— begin SUPPLIED MATERIAL —

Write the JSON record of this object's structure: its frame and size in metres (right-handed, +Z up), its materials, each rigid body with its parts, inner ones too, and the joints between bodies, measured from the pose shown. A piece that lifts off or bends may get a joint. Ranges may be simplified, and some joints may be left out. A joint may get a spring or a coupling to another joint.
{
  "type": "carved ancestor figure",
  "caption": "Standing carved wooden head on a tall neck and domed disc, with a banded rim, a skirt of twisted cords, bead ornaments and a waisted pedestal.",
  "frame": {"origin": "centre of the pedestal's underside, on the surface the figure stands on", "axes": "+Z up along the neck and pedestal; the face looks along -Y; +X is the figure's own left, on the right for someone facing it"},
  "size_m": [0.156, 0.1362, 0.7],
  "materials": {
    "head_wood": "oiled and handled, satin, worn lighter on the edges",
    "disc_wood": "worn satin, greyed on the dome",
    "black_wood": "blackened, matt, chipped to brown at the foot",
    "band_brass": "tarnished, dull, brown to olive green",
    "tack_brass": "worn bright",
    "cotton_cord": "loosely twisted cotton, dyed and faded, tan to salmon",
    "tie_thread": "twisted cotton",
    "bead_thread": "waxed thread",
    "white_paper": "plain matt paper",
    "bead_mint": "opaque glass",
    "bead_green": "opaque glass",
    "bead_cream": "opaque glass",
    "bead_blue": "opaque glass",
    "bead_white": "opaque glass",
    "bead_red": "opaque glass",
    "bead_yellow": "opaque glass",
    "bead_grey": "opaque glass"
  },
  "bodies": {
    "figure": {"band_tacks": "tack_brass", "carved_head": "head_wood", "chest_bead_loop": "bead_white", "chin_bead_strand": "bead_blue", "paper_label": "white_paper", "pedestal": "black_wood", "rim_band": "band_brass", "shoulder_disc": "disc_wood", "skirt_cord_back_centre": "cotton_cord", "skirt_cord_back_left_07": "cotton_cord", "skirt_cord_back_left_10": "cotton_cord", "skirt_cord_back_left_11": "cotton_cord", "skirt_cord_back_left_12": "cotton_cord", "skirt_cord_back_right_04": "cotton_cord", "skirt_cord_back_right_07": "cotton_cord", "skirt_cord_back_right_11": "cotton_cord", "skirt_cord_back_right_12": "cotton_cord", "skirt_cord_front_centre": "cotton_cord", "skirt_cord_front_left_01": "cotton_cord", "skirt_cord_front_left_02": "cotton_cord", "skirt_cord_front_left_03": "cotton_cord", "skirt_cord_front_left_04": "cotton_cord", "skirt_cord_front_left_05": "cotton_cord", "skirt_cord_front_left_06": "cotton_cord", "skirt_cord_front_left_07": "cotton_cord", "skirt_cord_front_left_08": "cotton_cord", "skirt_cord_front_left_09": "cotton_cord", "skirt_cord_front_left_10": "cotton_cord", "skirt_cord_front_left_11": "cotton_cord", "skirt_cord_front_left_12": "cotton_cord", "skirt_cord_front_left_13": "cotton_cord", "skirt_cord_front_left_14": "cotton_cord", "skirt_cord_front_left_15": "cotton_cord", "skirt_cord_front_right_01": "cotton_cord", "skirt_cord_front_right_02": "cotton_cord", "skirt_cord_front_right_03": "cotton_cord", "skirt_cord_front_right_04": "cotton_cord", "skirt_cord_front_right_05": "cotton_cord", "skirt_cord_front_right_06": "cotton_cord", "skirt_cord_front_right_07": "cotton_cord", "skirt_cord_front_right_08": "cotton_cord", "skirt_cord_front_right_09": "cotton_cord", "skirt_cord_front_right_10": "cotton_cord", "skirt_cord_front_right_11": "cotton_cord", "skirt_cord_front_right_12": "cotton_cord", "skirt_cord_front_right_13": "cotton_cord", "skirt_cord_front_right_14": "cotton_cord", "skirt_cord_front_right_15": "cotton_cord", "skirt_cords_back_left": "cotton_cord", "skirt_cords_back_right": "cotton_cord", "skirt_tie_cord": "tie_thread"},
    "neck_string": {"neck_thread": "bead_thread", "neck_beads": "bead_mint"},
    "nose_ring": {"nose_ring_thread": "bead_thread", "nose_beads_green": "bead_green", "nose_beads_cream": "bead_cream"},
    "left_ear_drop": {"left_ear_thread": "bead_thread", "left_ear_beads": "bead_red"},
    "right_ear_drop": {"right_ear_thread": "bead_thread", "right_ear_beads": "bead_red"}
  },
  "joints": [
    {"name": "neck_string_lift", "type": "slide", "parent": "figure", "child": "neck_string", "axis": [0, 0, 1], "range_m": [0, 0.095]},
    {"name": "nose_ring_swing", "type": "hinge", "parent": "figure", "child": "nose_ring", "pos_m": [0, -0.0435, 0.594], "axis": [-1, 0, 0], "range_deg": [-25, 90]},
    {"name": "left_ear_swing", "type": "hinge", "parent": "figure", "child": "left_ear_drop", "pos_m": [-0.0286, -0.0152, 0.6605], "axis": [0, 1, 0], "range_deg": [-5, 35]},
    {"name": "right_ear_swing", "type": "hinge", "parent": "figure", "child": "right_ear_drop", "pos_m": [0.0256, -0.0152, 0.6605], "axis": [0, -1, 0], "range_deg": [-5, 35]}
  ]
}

— end SUPPLIED MATERIAL —

-- GOAL OF THE EXERCISE --
Can you reproduce all the material exactly?

-- TASK RESULT --
Write the JSON record of this object's structure: its frame and size in metres (right-handed, +Z up), its materials, each rigid body with its parts, inner ones too, and the joints between bodies, measured from the pose shown. A piece that lifts off or bends may get a joint. Ranges may be simplified, and some joints may be left out. A joint may get a spring or a coupling to another joint.
{
  "type": "carved ancestor figure",
  "caption": "Standing carved wooden head on a tall neck and domed disc, with a banded rim, a skirt of twisted cords, bead ornaments and a waisted pedestal.",
  "frame": {"origin": "centre of the pedestal's underside, on the surface the figure stands on", "axes": "+Z up along the neck and pedestal; the face looks along -Y; +X is the figure's own left, on the right for someone facing it"},
  "size_m": [0.156, 0.1362, 0.7],
  "materials": {
    "head_wood": "oiled and handled, satin, worn lighter on the edges",
    "disc_wood": "worn satin, greyed on the dome",
    "black_wood": "blackened, matt, chipped to brown at the foot",
    "band_brass": "tarnished, dull, brown to olive green",
    "tack_brass": "worn bright",
    "cotton_cord": "loosely twisted cotton, dyed and faded, tan to salmon",
    "tie_thread": "twisted cotton",
    "bead_thread": "waxed thread",
    "white_paper": "plain matt paper",
    "bead_mint": "opaque glass",
    "bead_green": "opaque glass",
    "bead_cream": "opaque glass",
    "bead_blue": "opaque glass",
    "bead_white": "opaque glass",
    "bead_red": "opaque glass",
    "bead_yellow": "opaque glass",
    "bead_grey": "opaque glass"
  },
  "bodies": {
    "figure": {"band_tacks": "tack_brass", "carved_head": "head_wood", "chest_bead_loop": "bead_white", "chin_bead_strand": "bead_blue", "paper_label": "white_paper", "pedestal": "black_wood", "rim_band": "band_brass", "shoulder_disc": "disc_wood", "skirt_cord_back_centre": "cotton_cord", "skirt_cord_back_left_07": "cotton_cord", "skirt_cord_back_left_10": "cotton_cord", "skirt_cord_back_left_11": "cotton_cord", "skirt_cord_back_left_12": "cotton_cord", "skirt_cord_back_right_04": "cotton_cord", "skirt_cord_back_right_07": "cotton_cord", "skirt_cord_back_right_11": "cotton_cord", "skirt_cord_back_right_12": "cotton_cord", "skirt_cord_front_centre": "cotton_cord", "skirt_cord_front_left_01": "cotton_cord", "skirt_cord_front_left_02": "cotton_cord", "skirt_cord_front_left_03": "cotton_cord", "skirt_cord_front_left_04": "cotton_cord", "skirt_cord_front_left_05": "cotton_cord", "skirt_cord_front_left_06": "cotton_cord", "skirt_cord_front_left_07": "cotton_cord", "skirt_cord_front_left_08": "cotton_cord", "skirt_cord_front_left_09": "cotton_cord", "skirt_cord_front_left_10": "cotton_cord", "skirt_cord_front_left_11": "cotton_cord", "skirt_cord_front_left_12": "cotton_cord", "skirt_cord_front_left_13": "cotton_cord", "skirt_cord_front_left_14": "cotton_cord", "skirt_cord_front_left_15": "cotton_cord", "skirt_cord_front_right_01": "cotton_cord", "skirt_cord_front_right_02": "cotton_cord", "skirt_cord_front_right_03": "cotton_cord", "skirt_cord_front_right_04": "cotton_cord", "skirt_cord_front_right_05": "cotton_cord", "skirt_cord_front_right_06": "cotton_cord", "skirt_cord_front_right_07": "cotton_cord", "skirt_cord_front_right_08": "cotton_cord", "skirt_cord_front_right_09": "cotton_cord", "skirt_cord_front_right_10": "cotton_cord", "skirt_cord_front_right_11": "cotton_cord", "skirt_cord_front_right_12": "cotton_cord", "skirt_cord_front_right_13": "cotton_cord", "skirt_cord_front_right_14": "cotton_cord", "skirt_cord_front_right_15": "cotton_cord", "skirt_cords_back_left": "cotton_cord", "skirt_cords_back_right": "cotton_cord", "skirt_tie_cord": "tie_thread"},
    "neck_string": {"neck_thread": "bead_thread", "neck_beads": "bead_mint"},
    "nose_ring": {"nose_ring_thread": "bead_thread", "nose_beads_green": "bead_green", "nose_beads_cream": "bead_cream"},
    "left_ear_drop": {"left_ear_thread": "bead_thread", "left_ear_beads": "bead_red"},
    "right_ear_drop": {"right_ear_thread": "bead_thread", "right_ear_beads": "bead_red"}
  },
  "joints": [
    {"name": "neck_string_lift", "type": "slide", "parent": "figure", "child": "neck_string", "axis": [0, 0, 1], "range_m": [0, 0.095]},
    {"name": "nose_ring_swing", "type": "hinge", "parent": "figure", "child": "nose_ring", "pos_m": [0, -0.0435, 0.594], "axis": [-1, 0, 0], "range_deg": [-25, 90]},
    {"name": "left_ear_swing", "type": "hinge", "parent": "figure", "child": "left_ear_drop", "pos_m": [-0.0286, -0.0152, 0.6605], "axis": [0, 1, 0], "range_deg": [-5, 35]},
    {"name": "right_ear_swing", "type": "hinge", "parent": "figure", "child": "right_ear_drop", "pos_m": [0.0256, -0.0152, 0.6605], "axis": [0, -1, 0], "range_deg": [-5, 35]}
  ]
}